I am trying to figure out how to manage configuration profiles in my spring project.

I want to use different .properties files for different environments. There's a specific application-profileName.properties file for each environment and an application.properties file that is common for each environment. Sensitive data will only be contained in profile specific files.

I want to create a repository on GitHub. Only the common properties file will be added to the repository. Obviously, other people who want to run my project cloned from GitHub will have to create a properties file for their own profile, but then I need to somehow tell them which properties should be defined in the profile specific properties file. I don't want to list and describe this in the README, so I'm going to put stubs like this in the main properties file:

spring.datasource.url = YOUR_DATASOURCE_URL
spring.datasource.username = YOUR_DATASOURCE_USERNAME
spring.datasource.username = YOUR_DATASOURCE_PASSWORD

Thus, the person who cloned my project will be able to replace these values with his own in the main properties file, or create his profile specific properties file and override these values there.

Is this the right way to deal with the problem, and what are the common practices that apply in this situation?

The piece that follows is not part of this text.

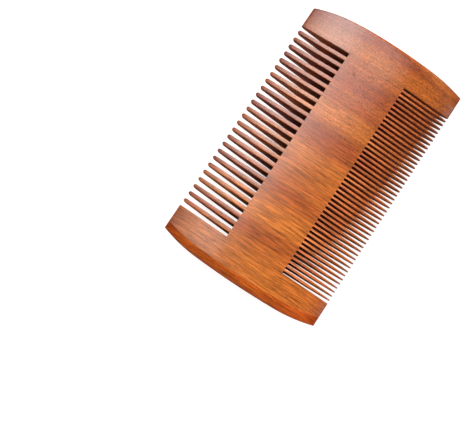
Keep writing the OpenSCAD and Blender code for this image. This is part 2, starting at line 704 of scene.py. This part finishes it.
SAWN_FINISH = MattFinish(
    name="sawn_redwood",
    tint=(0.93, 1.1, 1.8, 1),
    root_tone=0.5,
    specular=0.3,
    marks_scale=(2.5, 0.5, 0.35),
    marks_depth=0.06 * MM,
)
UPPER_RIM_FINISH = MattFinish(
    name="upper_rim_redwood",
    tint=(1.12, 1.2, 1.05, 1),
    root_tone=1.0,
    specular=0.25,
    marks_scale=(0.4, 1.5, 1.5),
    marks_depth=0.03 * MM,
)
LOWER_RIM_FINISH = MattFinish(
    name="lower_rim_redwood",
    tint=(0.94, 0.64, 0.42, 1),
    root_tone=1.0,
    specular=0.1,
    marks_scale=(0.4, 1.5, 1.5),
    marks_depth=0.03 * MM,
)


def soak_and_wear(tree):
    """How oil-soaked and how worn the surface is, each from 0 to 1."""
    signed = add_node(tree, "ShaderNodeAttribute", attribute_name="soak").outputs["Fac"]
    soak = calc(tree, "MAXIMUM", signed, 0.0)
    return soak, calc(tree, "SUBTRACT", soak, signed)


def wax_film(tree, soak):
    """Weight of the wax film. Oil-soaked wood has none."""
    place = object_place(tree)
    waxed = remap(tree, axis(tree, place, "X"), *WAX_FADING_X, WAX_WEIGHT, 0.0)
    kept = remap(tree, axis(tree, place, "Y"), *WAX_FADING_Y, LOWER_WAX, 1.0)
    return product(tree, waxed, kept, one_minus(tree, soak))


def polished_material():
    """Oiled and polished reddish hardwood, for the broad faces and the tops of the teeth."""
    material, tree, shader = new_material("polished_redwood")
    grain, fibres, pores = wood_grain(tree)
    soak, wear = soak_and_wear(tree)
    worn = tinted(tree, grain, wear, WORN_TINT)
    tree.links.new(tinted(tree, worn, soak, SOAKED_TINT), shader.inputs["Base Color"])
    fibre_rough = product(tree, fibres, FIBRE_ROUGHNESS)
    pore_rough = product(tree, pores, PORE_ROUGHNESS)
    soak_rough = product(tree, soak, SOAK_ROUGHNESS)
    rough = total(tree, POLISH_ROUGHNESS, fibre_rough, pore_rough, soak_rough)
    tree.links.new(rough, shader.inputs["Roughness"])
    shader.inputs["IOR"].default_value = OILED_WOOD_IOR
    tree.links.new(wax_film(tree, soak), shader.inputs["Coat Weight"])
    shader.inputs["Coat Roughness"].default_value = WAX_ROUGHNESS
    height = calc(tree, "SUBTRACT", product(tree, fibres, FIBRE_HEIGHT), pores)
    add_bump(tree, shader, height, PORE_BUMP)
    return material


def scorched(tree, colour, root_tone):
    """Colour with its brightness taken to root_tone at the bottom of the saw cuts."""
    from_middle = calc(tree, "ABSOLUTE", axis(tree, object_place(tree), "X"))
    far_x = COARSE.root_x + SCORCH_L
    return shaded(tree, colour, remap(tree, from_middle, COARSE.root_x, far_x, root_tone, 1.0))


def matt_material(finish):
    """The same wood in one of the matt finishes."""
    material, tree, shader = new_material(finish.name)
    soaked = tinted(tree, wood_grain(tree)[0], soak_and_wear(tree)[0], SOAKED_TINT)
    colour = scorched(tree, tinted(tree, soaked, 1.0, finish.tint), finish.root_tone)
    tree.links.new(colour, shader.inputs["Base Color"])
    shader.inputs["Specular IOR Level"].default_value = finish.specular
    marks = noise(tree, grain_space(tree)[0], finish.marks_scale)
    tree.links.new(spread_noise(tree, marks, *MATT_ROUGHNESS), shader.inputs["Roughness"])
    add_bump(tree, shader, marks, finish.marks_depth)
    return material


# Stage ----------------------------------------------------------------------------------------

# Camera at the photograph's viewing angle
CAMERA_EYE = Vector((0.0185, -0.0615, 0.2855))
CAMERA_AIM = Vector((-0.0119, -0.0300, 0.0045))
CAMERA_TURN = math.radians(33.7)
CAMERA_LENS = 67.8
SENSOR_W = 36

FLOOR_HALF_W = 12.0
FLOOR_COLOUR = (0.3, 0.3, 0.3, 1)
FLOOR_GLOW = 0.9

# Brightness of the surroundings. Height goes from -1 straight down to 1 straight up.
HORIZON = (-0.03, -0.005)
BELOW_HORIZON = 0.03  # part of the brightness left below the horizon
SKY_FADING = (0.1, 0.9)
LOW_SKY = 0.9
TOP_SKY = 0.06

SOFTBOX_DISTANCE = 1.6


@dataclass(frozen=True)
class Softbox:
    """Rectangular light that faces the comb."""

    name: str
    direction: tuple  # from the comb
    width: float
    height: float
    brightness: float  # its radiance, with white paper at 1


SOFTBOXES = [
    Softbox("key_softbox", direction=(-0.54, 0.65, 1.0), width=1.3, height=1.6, brightness=4.8),
    Softbox("side_softbox", direction=(0.85, 0.5, 0.5), width=1.1, height=1.1, brightness=2.7),
    Softbox("fill_softbox", direction=(0.35, -0.8, 0.6), width=1.1, height=1.1, brightness=0.7),
]


def floor_material():
    """White light table: a matt floor that also glows, so that saw cuts stay bright."""
    material, _, shader = new_material("light_table")
    shader.inputs["Base Color"].default_value = FLOOR_COLOUR
    shader.inputs["Roughness"].default_value = 0.9
    shader.inputs["Specular IOR Level"].default_value = 0.0
    shader.inputs["Emission Color"].default_value = (1, 1, 1, 1)
    shader.inputs["Emission Strength"].default_value = FLOOR_GLOW
    return material


def add_floor():
    """Plain white floor that the comb lies on. It is kept out of the reflections in the wood."""
    bm = bmesh.new()
    bmesh.ops.create_grid(bm, x_segments=1, y_segments=1, size=FLOOR_HALF_W)
    mesh = bpy.data.meshes.new("floor")
    bm.to_mesh(mesh)
    bm.free()
    mesh.materials.append(floor_material())
    floor = bpy.data.objects.new("floor", mesh)
    floor.visible_glossy = False
    bpy.context.scene.collection.objects.link(floor)


def add_softbox(box):
    """One softbox, at the set distance from the middle of the comb's footprint."""
    light = bpy.data.lights.new(box.name, "AREA")
    light.shape = "RECTANGLE"
    light.size = box.width
    light.size_y = box.height
    light.energy = box.brightness * math.pi * box.width * box.height
    softbox = bpy.data.objects.new(box.name, light)
    softbox.location = Vector(box.direction).normalized() * SOFTBOX_DISTANCE
    softbox.rotation_mode = "QUATERNION"
    softbox.rotation_quaternion = (-softbox.location).to_track_quat("-Z", "Y")
    bpy.context.scene.collection.objects.link(softbox)


def add_sky():
    """White surroundings, dark below the horizon and dimmer overhead than low down."""
    world = bpy.data.worlds.new("studio")
    bpy.context.scene.world = world
    world.use_nodes = True
    tree = world.node_tree
    height = axis(tree, add_node(tree, "ShaderNodeTexCoord").outputs["Generated"], "Z")
    horizon = remap(tree, height, *HORIZON, BELOW_HORIZON, 1.0)
    fading = remap(tree, height, *SKY_FADING, LOW_SKY, TOP_SKY)
    background = tree.nodes["Background"]
    tree.links.new(product(tree, horizon, fading), background.inputs["Strength"])
    background.inputs["Color"].default_value = (1, 1, 1, 1)


def add_camera():
    """Camera at the photograph's viewing angle, turned so that the comb leans to the right."""
    forward = (CAMERA_AIM - CAMERA_EYE).normalized()
    up_hint = Vector((-math.sin(CAMERA_TURN), math.cos(CAMERA_TURN), 0))
    right = forward.cross(up_hint).normalized()
    up = right.cross(forward)
    turned = Matrix((right, up, -forward)).transposed()
    data = bpy.data.cameras.new("camera")
    data.lens = CAMERA_LENS
    data.sensor_width = SENSOR_W
    data.clip_start = 10 * MM
    camera = bpy.data.objects.new("camera", data)
    camera.matrix_world = Matrix.Translation(CAMERA_EYE) @ turned.to_4x4()
    bpy.context.scene.collection.objects.link(camera)
    bpy.context.scene.camera = camera


# The comb on its stage ------------------------------------------------------------------------

add_camera()
add_floor()
add_sky()
for box in SOFTBOXES:
    add_softbox(box)
bpy.context.scene.view_settings.view_transform = "Standard"

# In the order of the finishes' numbers
woods = [
    polished_material(),
    matt_material(SAWN_FINISH),
    matt_material(UPPER_RIM_FINISH),
    matt_material(LOWER_RIM_FINISH),
]
build_spine("spine_plate", "spine", woods)
build_guard("upper_guard", "upper_end_guard", 1, upper_rim_l, woods)
build_guard("lower_guard", "lower_end_guard", -1, lower_rim_l, woods)
build_tooth_row("coarse_tooth_row", "coarse_teeth", COARSE, woods)
build_tooth_row("fine_tooth_row", "fine_teeth", FINE, woods)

Defining common properties across different profiles in the application.properties file is the correct way to go about it. You can have a setup like this:

src
   main
       java
         -- your src files here --
       resources
         application.properties
         application-sample.properties
              
pom.xml

If you want your code in GitHub to be useful to others, a clear documentation on how to use it should be given in the README.md file. But the call is left up to you. Remember that any popular Open Source project that has source code out there in GitHub became popular because people could understand the intend behind its creation. It is not always possible to read the code like a poem and understand what the original author intended to do.

You can mention

spring.profiles.active=yourprofilehere

inside your application.properties or you can ask user to create a new profile out of the sample profile provided and then pass the argument

--spring.profiles.active=yourprofilehere

as command line argument while running the jar built out of your codebase.

It would be great if you explain in README.md file that the person who clones will also have to edit pom.xml to include the new profile details if he intend to create a separate profile for himself.

PS I tend to remember what I wrote few weeks ago in my code only because it is immensely commented by myself. Otherwise I would end up asking which idiot wrote that.